(DATASET SECTION):

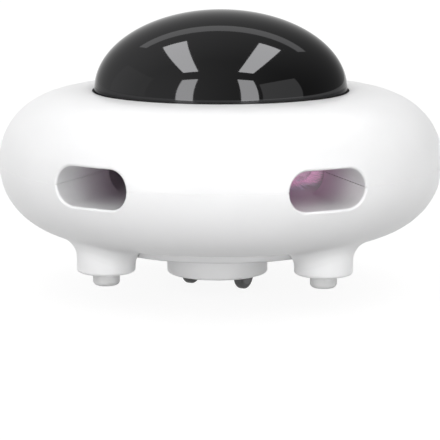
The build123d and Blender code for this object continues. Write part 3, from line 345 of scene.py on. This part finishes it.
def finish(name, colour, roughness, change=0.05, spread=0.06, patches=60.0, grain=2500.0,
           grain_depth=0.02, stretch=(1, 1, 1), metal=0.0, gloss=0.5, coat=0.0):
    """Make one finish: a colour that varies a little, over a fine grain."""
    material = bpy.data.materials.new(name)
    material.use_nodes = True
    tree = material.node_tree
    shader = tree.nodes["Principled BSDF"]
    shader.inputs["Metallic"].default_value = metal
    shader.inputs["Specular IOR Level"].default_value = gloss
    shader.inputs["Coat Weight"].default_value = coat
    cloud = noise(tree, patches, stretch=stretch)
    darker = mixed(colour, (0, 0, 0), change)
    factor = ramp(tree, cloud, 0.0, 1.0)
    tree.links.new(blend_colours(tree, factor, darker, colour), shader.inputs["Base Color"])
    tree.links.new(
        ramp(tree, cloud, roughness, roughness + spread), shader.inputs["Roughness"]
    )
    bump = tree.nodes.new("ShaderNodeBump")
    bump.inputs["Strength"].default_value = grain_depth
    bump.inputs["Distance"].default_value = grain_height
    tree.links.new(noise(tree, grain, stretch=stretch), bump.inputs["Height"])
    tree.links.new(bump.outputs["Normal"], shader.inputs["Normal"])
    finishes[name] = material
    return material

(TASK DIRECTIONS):
Output all of the data above without any alteration.

(ANSWER TO THIS TASK):
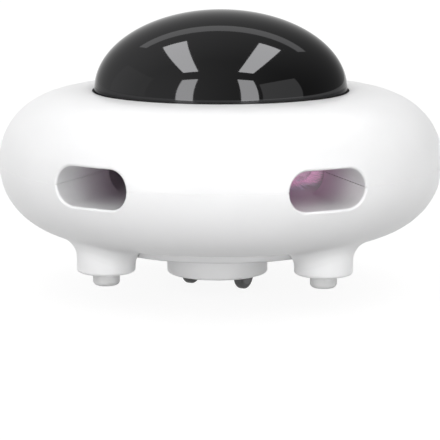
The build123d and Blender code for this object continues. Write part 3, from line 345 of scene.py on. This part finishes it.
def finish(name, colour, roughness, change=0.05, spread=0.06, patches=60.0, grain=2500.0,
           grain_depth=0.02, stretch=(1, 1, 1), metal=0.0, gloss=0.5, coat=0.0):
    """Make one finish: a colour that varies a little, over a fine grain."""
    material = bpy.data.materials.new(name)
    material.use_nodes = True
    tree = material.node_tree
    shader = tree.nodes["Principled BSDF"]
    shader.inputs["Metallic"].default_value = metal
    shader.inputs["Specular IOR Level"].default_value = gloss
    shader.inputs["Coat Weight"].default_value = coat
    cloud = noise(tree, patches, stretch=stretch)
    darker = mixed(colour, (0, 0, 0), change)
    factor = ramp(tree, cloud, 0.0, 1.0)
    tree.links.new(blend_colours(tree, factor, darker, colour), shader.inputs["Base Color"])
    tree.links.new(
        ramp(tree, cloud, roughness, roughness + spread), shader.inputs["Roughness"]
    )
    bump = tree.nodes.new("ShaderNodeBump")
    bump.inputs["Strength"].default_value = grain_depth
    bump.inputs["Distance"].default_value = grain_height
    tree.links.new(noise(tree, grain, stretch=stretch), bump.inputs["Height"])
    tree.links.new(bump.outputs["Normal"], shader.inputs["Normal"])
    finishes[name] = material
    return material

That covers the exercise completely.